Since the snapshots from MD simulations are typically very correlated and similar to the previous images, using all available images from an MD simulation usually does not provide much additional information to the training of a ML force field. Therefore, one often has to run long MD to obtain a range of uncorrelated and different configurations.

Fortunately highly accurate DFT method are not normally required to obtain physically meaningful configurations for use as training data. A empirical potential with more approximate descriptions of the interactions is often sufficient for generating training configurations.

This procedure of using a more approximate FF or DFT method to quickly generate different relevant training configurations, and then using the final reference calculator for the training data of selected uncorrelated snapshots can be very efficient. It can especially work well when fitting MTPs for amorphous materials or interfaces, where sampling the range of possible configurations is a little more complicated.

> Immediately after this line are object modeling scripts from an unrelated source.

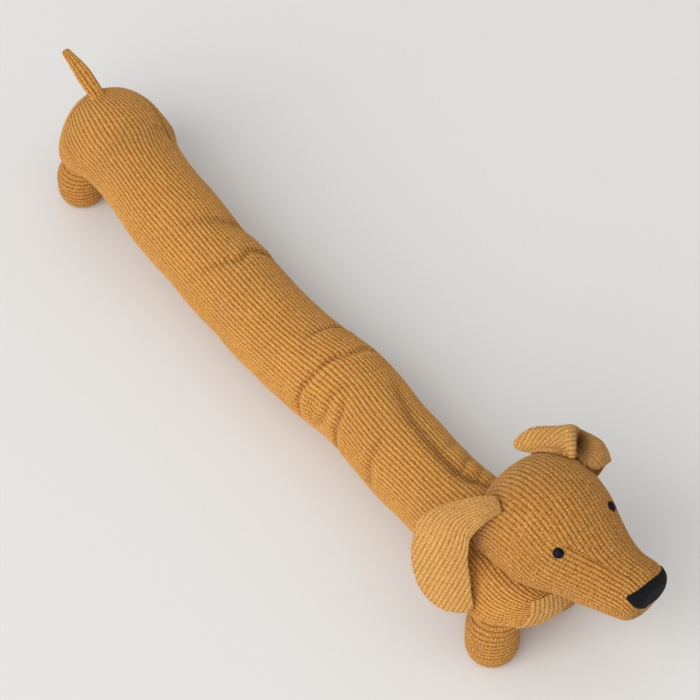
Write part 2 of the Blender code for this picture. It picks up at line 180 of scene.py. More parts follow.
# %% The head's form and its rows, with the columns of the body's table
HEAD_FORM = table(
    (-26, -54, -38, -52, 0, 22),
    (-23, -55, -53, -36, 0, 44),
    (-20, -56, -61, -12, 0, 56),
    (-16, -57, -58, 16, 0, 62),
    (-11, -58, -43, 41, 0, 65),
    (-5, -59, -22, 56, 0, 67),
    (4, -60, 3, 61, 0, 67.5),
    (20, -62, 26, 59, -1, 65),
    (38, -63, 48, 50, -1, 59),
    (58, -62, 68, 35, -1, 50),
)
HEAD_SECTIONS = table(
    (-52, -42, -56, -38, 0, 12),
    (-47, -47, -60, -24, 0, 34),
    (-42, -50, -61, -8, 0, 48),
    (-35, -53, -58, 14, 0, 57),
    (-27, -56, -46, 37, 0, 62),
    (-15, -58, -26, 54, 0, 66),
    (0, -60, 1, 61, 0, 67.5),
    (19, -62, 25, 59, -1, 65),
    (38, -63, 48, 50, -1, 59),
    (58, -62, 68, 35, -1, 50),
    (79, -63, 88, 20, -1, 43),
    (101, -60, 107, 12, 0, 37.5),
    (119, -57, 125, 8, 2.5, 36),
    (133, -51, 137, 1, 3, 32),
    (141, -40, 143.5, -9, 3, 21),
)
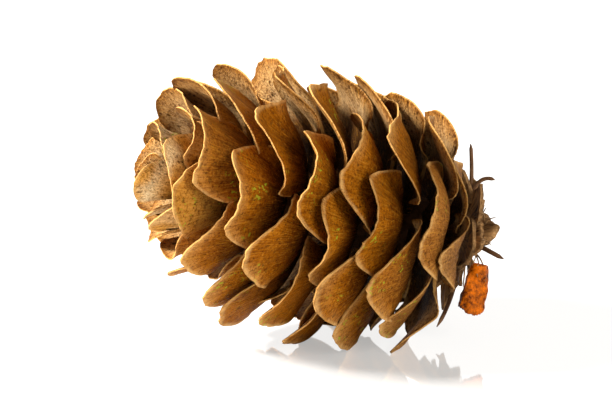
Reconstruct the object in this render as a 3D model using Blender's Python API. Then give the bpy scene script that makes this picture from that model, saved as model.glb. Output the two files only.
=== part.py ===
"""An opened larch cone lying on its side: woody scales spiralling round a rachis, with the
dry bracts, needles and stalk stub of its short shoot at the base.

The cone is modelled upright about its own axis, base at height 0, in millimetres. It is then
laid down: the tip towards -X and a little towards -Y, raised, on four scale tips.
"""

import math
import random

import bmesh
import bpy
import numpy as np
from mathutils import Matrix, Vector

MM = 0.001
SEED = 7

# The spiral of the seed scales
FIRST_SCALE, LAST_SCALE = 7, 82
DIVERGENCE = 99.502  # degrees from one scale to the next
ZERO_AZIMUTH = 121.0  # degrees, of scale number 0, from the side that faces -Y
# One row for each station up the cone: scale number, height of its root on the rachis,
# height and radius of its apex, half its width, and the angle from the axis at which it ends
STATIONS = np.array([
    (0, -0.5, 2.5, 6.2, 2.2, 56),
    (11, 1.5, 5.9, 9.8, 3.4, 42),
    (20, 3.5, 8.9, 10.6, 4.3, 36),
    (30, 5.9, 12.2, 10.8, 4.4, 32),
    (48, 11.5, 18.0, 10.4, 4.3, 30),
    (66, 17.3, 24.4, 7.2, 3.7, 22),
    (77, 20.9, 26.0, 4.5, 2.9, 14),
    (82, 22.8, 26.8, 2.0, 2.1, 6),
])
ROOT_ANGLE = 78  # degrees from the axis at which a scale leaves the rachis
USUAL_HALF_WIDTH = 4.1  # smaller scales have waves smaller in proportion

# One seed scale
ROOT_DEPTH = 0.8  # how far a root starts inside the rachis
CLAW_HALF_WIDTH = 0.8
WIDEST_AT = 0.72  # share of the length at which a scale is widest
MARGIN_SWEEP = 118  # degrees of margin on each side of the apex
SIDE_HOLLOW = 1.35  # above 1 draws the sides of the claw in
FIRST_HANDLE, LAST_HANDLE = 0.52, 0.56  # of the midline's bend, as shares of its reach
EXTRA_BEND = 0.4  # how much more a blade bends than the round of the cone does
LEAST_BEND_RADIUS, LEAST_TURN_RADIUS = 3, 1.2  # near the axis, where the round of the cone is too tight
RIPPLE_SHIFT = 0.8  # radians by which the waves of the outline run ahead of the waves of the face
SCALE_THICKNESS = 0.64
COLUMNS, ROWS = 6, 3
SMALL_HALF_WIDTH, SMALL_COLUMNS = 3.7, 4  # scales narrower than this have fewer faces
ROW_CROWDING = 0.8  # below 1 brings the rows closer together towards the margin
TWIST = 4  # degrees about the midline, so that neighbours lap instead of crossing

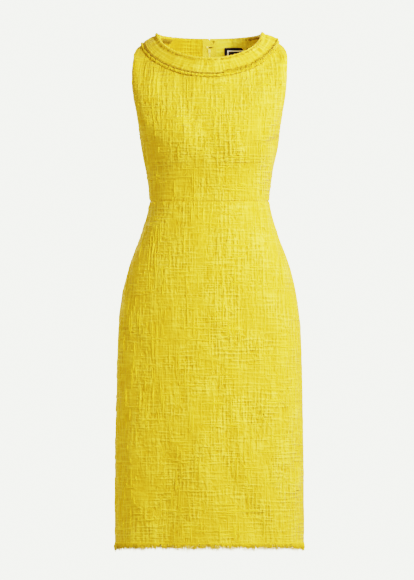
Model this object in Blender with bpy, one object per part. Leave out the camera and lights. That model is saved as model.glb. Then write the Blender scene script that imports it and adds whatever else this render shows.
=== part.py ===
"""Sleeveless knee-length sheath dress in slub tweed, filled out with nobody in it.

Metres, +Z up. The front of the dress faces -Y and +X is on the viewer's right. The origin
is level with the shoulder points, in the middle of the neck opening, where a wearer's
shoulders carry the dress. The tables of sections and folds are in millimetres.

Every panel is a wall of cloth: an outer face worked out from the sections, an inner face
one cloth thickness behind it, and level or upright faces where it is sewn to its neighbour.
"""
import math
from collections import namedtuple

import bmesh
import bpy
from mathutils import Matrix, Vector

MM = 0.001
CLOTH = 0.0020            # thickness of the tweed
SEAM = 0.0003             # space left between two pieces at a seam
REST = 0.0003             # space left under a piece that lies on another
HALF_COLUMNS = 12         # columns of faces from centre to side in the bodice
SKIRT_HALF_COLUMNS = 15   # and in the skirt
SKIRT_ROWS = 20           # rows of faces from waist to hem in the skirt

# One section of a bodice panel. It runs from its side end (on the side seam, the armhole
# edge or the shoulder seam) to the centre front or back. "square" is the exponent of its
# rounded outline seen from above, "fall" says how it drops from the side to the centre.
Section = namedtuple("Section", "side_x side_y side_z centre_y centre_z square fall")

FRONT_BODICE = (
    Section(120.5, 0.0, -318.0, 92.5, -318.0, 2.15, 1.5),    # waist seam
    Section(122.5, 0.0, -298.0, 95.0, -297.0, 2.15, 1.5),
    Section(125.5, 0.0, -276.0, 100.5, -275.0, 2.15, 1.5),
    Section(129.5, 0.0, -248.0, 108.0, -253.0, 2.20, 1.5),
    Section(134.5, 0.0, -219.0, 114.5, -232.0, 2.25, 1.5),
    Section(139.0, 0.0, -190.0, 119.0, -212.0, 2.25, 1.5),   # underarm
    Section(139.8, 23.0, -184.0, 121.0, -199.0, 2.25, 1.5),
    Section(142.0, 39.0, -169.0, 121.0, -186.0, 2.25, 1.5),
    Section(146.5, 49.0, -146.0, 119.0, -172.0, 2.25, 1.5),
    Section(151.5, 54.0, -118.0, 115.5, -157.0, 2.20, 1.5),
    Section(155.5, 54.0, -88.0, 111.0, -141.0, 2.20, 1.5),
    Section(157.0, 48.0, -59.0, 105.5, -125.0, 2.15, 1.4),
    Section(154.5, 36.0, -33.0, 100.0, -108.0, 2.10, 1.3),
    Section(151.0, 20.0, -16.0, 94.8, -92.0, 2.05, 1.25),
    Section(145.0, 0.0, -7.5, 89.5, -76.5, 2.00, 1.2),       # shoulder point
    Section(131.5, 0.0, 3.0, 84.0, -61.0, 2.00, 1.15),       # outer edge of the band
    Section(118.0, 0.0, 11.5, 78.0, -46.0, 2.00, 1.1),
    Section(102.0, 0.0, 18.0, 72.0, -30.0, 2.00, 1.05),      # neck edge
)
BACK_BODICE = (
    Section(120.5, 0.0, -318.0, 90.5, -318.0, 2.15, 1.5),
    Section(122.5, 0.0, -298.0, 92.5, -297.0, 2.15, 1.5),
    Section(125.5, 0.0, -276.0, 95.0, -275.0, 2.15, 1.5),
    Section(129.5, 0.0, -248.0, 98.0, -253.0, 2.20, 1.5),
    Section(134.5, 0.0, -219.0, 100.5, -232.0, 2.25, 1.5),
    Section(139.0, 0.0, -190.0, 102.5, -211.0, 2.25, 1.5),
    Section(139.8, 20.0, -184.0, 103.5, -196.0, 2.30, 1.5),
    Section(142.0, 33.0, -169.0, 104.0, -180.0, 2.30, 1.5),
    Section(146.5, 41.0, -146.0, 104.0, -162.0, 2.30, 1.5),
    Section(151.5, 45.0, -118.0, 103.0, -142.0, 2.30, 1.5),
    Section(155.5, 46.0, -88.0, 100.5, -120.0, 2.25, 1.5),
    Section(157.0, 42.0, -59.0, 97.0, -97.0, 2.20, 1.4),
    Section(154.5, 33.0, -33.0, 92.0, -75.0, 2.15, 1.4),
    Section(151.0, 18.5, -16.0, 86.5, -54.0, 2.10, 1.3),
    Section(145.0, 0.0, -7.5, 80.5, -35.5, 2.05, 1.25),
    Section(131.5, 0.0, 3.0, 74.0, -17.5, 2.00, 1.2),
    Section(118.0, 0.0, 11.5, 67.5, -3.5, 2.00, 1.0),
    Section(102.0, 0.0, 18.0, 61.0, 10.5, 2.00, 0.8),
)
NECK = len(FRONT_BODICE) - 1          # number of the neck edge's section
BAND_EDGE = NECK - 2                  # number of the section where the band ends
ROUND_STARTS = (5, 6, 12, 13)         # sections after which an extra row rounds the armhole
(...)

If needed, additional relevant training data can be generated in a second step using the ActiveLearningSimulation method to refine the total training data set.

It is also possible to use different supercell sizes or apply different strain tensors to the reference configuration. In this case a separate MD simulation will be run for each combination the given values, each producing sample_size final training configurations.

This class always generates an MD trajectory. If one wants to use the trajectory from an existing MD simulation as training data, one should use the TrainingSet class instead.